Goldberg then asks him why he had a portrait of Saddam Hussein on the wall. “He stands up for Palestinians, he fights the Jews,” is Hamdoun’s answer. The next paragraph tells us about a suicide bombing.
If you can sympathize (but not necessarily agree) with, say, a black South African villager in 1986 who said, “All white people are devils,” then you might be suspicious that Goldberg is exploiting the anti-Semitism card. (Notwithstanding the obvious contradiction that anti-Semitism, by definition, includes anti-Arab discrimination. In that regard, Zionism itself is anti-Semitic, since its current modus operandi endangers both Arabs and Jews.) Meanwhile, Goldberg conveniently overlooks the millions of Palestinians and solidarity activists who argue for the right of return, the dismantlement of an exclusively Jewish state, and the creation of an equitable, democratic society for Jews, Christians and Muslims alike.

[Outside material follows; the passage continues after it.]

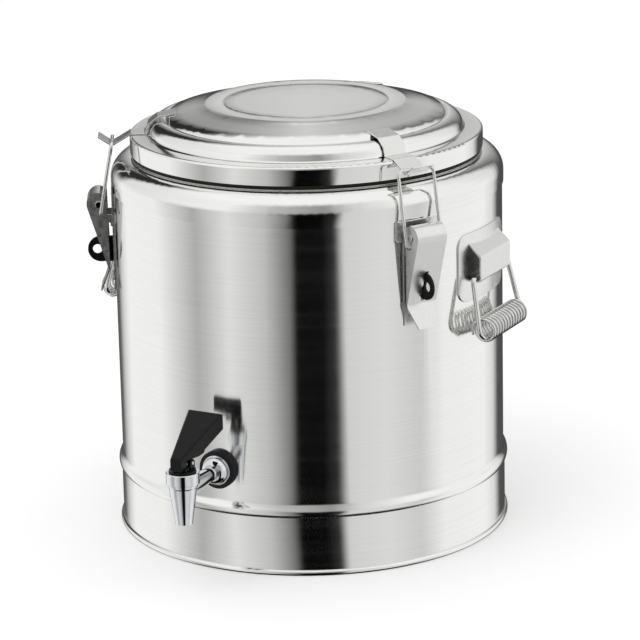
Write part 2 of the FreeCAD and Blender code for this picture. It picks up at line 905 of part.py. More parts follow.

Even where the right of return should be cited—that is, in the story’s recounting Yassir Arafat’s decision to turn down the Camp David agreement in 2000—Goldberg’s sublime, terse rhetoric fills the void: “The dispositive fact of Camp David is this: Barak made an offer, and Arafat walked out without making a counter offer.”
Ironically, the right of return offers itself in Goldberg’s story, but only in principle. Near the end of the piece, Goldberg interviews Menachem Froman, a rabbi who lives in Tekoa, one of the illegal settlements in the West Bank. Froman believes that the West Bank should become Palestine, and that he would gladly become a Palestinian citizen if it did. He says:
I’m a realist. I accept reality. I’m not talking about utopia. I accept what I see. There is a Tekoa and a Tuqua.

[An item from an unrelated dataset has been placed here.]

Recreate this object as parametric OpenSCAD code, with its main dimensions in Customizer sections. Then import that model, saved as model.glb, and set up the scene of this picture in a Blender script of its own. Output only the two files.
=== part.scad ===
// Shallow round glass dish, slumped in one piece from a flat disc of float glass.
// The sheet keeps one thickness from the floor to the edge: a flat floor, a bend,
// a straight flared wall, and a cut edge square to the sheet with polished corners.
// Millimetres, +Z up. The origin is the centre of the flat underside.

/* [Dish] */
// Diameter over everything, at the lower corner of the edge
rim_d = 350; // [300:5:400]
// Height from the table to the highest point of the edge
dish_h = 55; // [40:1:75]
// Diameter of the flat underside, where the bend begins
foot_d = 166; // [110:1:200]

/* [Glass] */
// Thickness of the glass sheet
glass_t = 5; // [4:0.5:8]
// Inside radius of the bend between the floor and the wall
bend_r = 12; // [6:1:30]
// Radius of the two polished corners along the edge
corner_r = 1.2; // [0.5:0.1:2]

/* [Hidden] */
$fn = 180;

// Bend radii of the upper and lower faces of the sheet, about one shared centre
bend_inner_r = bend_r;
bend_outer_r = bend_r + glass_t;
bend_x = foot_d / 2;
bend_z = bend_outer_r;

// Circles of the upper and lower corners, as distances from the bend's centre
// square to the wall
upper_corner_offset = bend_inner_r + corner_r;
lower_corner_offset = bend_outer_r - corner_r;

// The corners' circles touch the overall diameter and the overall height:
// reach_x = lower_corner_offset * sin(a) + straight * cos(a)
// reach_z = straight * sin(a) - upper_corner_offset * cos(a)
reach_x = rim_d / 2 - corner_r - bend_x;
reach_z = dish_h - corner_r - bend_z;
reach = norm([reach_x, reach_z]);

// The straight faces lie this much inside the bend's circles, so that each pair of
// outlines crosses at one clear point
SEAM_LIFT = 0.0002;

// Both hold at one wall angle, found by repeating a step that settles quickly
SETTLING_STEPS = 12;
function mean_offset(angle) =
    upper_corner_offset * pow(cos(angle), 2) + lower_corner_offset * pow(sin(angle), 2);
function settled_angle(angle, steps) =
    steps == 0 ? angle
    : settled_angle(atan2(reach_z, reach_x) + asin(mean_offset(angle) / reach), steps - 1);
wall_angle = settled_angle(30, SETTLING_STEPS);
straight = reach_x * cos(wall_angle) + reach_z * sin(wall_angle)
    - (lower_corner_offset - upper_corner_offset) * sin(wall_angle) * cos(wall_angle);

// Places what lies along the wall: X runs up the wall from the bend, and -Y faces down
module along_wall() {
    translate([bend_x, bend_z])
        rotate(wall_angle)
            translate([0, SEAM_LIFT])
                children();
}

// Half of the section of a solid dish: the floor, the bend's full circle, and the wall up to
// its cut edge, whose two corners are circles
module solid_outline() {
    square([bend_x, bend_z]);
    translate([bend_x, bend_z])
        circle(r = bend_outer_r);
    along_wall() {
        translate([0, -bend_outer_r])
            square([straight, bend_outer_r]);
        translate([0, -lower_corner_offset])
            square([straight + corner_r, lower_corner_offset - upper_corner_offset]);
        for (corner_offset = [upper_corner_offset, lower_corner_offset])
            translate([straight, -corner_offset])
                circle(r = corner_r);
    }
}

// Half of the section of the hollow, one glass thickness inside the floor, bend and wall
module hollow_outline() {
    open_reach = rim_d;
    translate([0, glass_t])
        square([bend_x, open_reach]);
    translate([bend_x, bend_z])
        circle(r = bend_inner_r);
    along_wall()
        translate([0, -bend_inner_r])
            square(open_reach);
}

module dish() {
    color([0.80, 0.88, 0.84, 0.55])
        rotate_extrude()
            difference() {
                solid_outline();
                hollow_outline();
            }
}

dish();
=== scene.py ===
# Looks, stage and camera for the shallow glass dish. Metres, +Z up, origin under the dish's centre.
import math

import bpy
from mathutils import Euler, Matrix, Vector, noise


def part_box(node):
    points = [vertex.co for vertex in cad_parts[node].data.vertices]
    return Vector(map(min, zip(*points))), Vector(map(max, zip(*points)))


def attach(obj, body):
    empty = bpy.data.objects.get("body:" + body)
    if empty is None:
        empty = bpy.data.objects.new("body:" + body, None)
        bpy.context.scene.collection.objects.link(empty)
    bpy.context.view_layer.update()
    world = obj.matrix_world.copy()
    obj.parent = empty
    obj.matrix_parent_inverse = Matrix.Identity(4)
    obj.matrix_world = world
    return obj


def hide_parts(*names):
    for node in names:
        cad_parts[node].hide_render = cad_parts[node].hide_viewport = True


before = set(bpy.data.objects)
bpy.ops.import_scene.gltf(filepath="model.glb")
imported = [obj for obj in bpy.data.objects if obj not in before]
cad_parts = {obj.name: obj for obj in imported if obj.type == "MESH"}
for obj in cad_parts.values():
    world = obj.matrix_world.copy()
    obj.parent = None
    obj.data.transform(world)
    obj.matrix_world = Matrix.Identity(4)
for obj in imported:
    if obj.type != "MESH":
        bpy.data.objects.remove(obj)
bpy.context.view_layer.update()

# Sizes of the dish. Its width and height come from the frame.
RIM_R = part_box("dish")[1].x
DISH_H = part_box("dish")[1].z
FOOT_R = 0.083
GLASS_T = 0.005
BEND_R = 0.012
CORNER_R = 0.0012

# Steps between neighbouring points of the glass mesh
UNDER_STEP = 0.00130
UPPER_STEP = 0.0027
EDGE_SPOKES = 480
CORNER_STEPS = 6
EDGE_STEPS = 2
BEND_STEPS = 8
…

And Goldberg’s editorialized rebuttal: “Froman is naïve to believe that the Palestinians would accept [him].” If Goldberg had properly researched the right of return movement, he couldn’t make that dismissal. Maybe he just ran out of room.
Zachary Wales is an activist with the New York Chapter of Al-Awda, the Palestinian Right of Return Coalition. He moved to New York in October 2003 after working in Namibia and South Africa for four years as a media research consultant and news correspondent.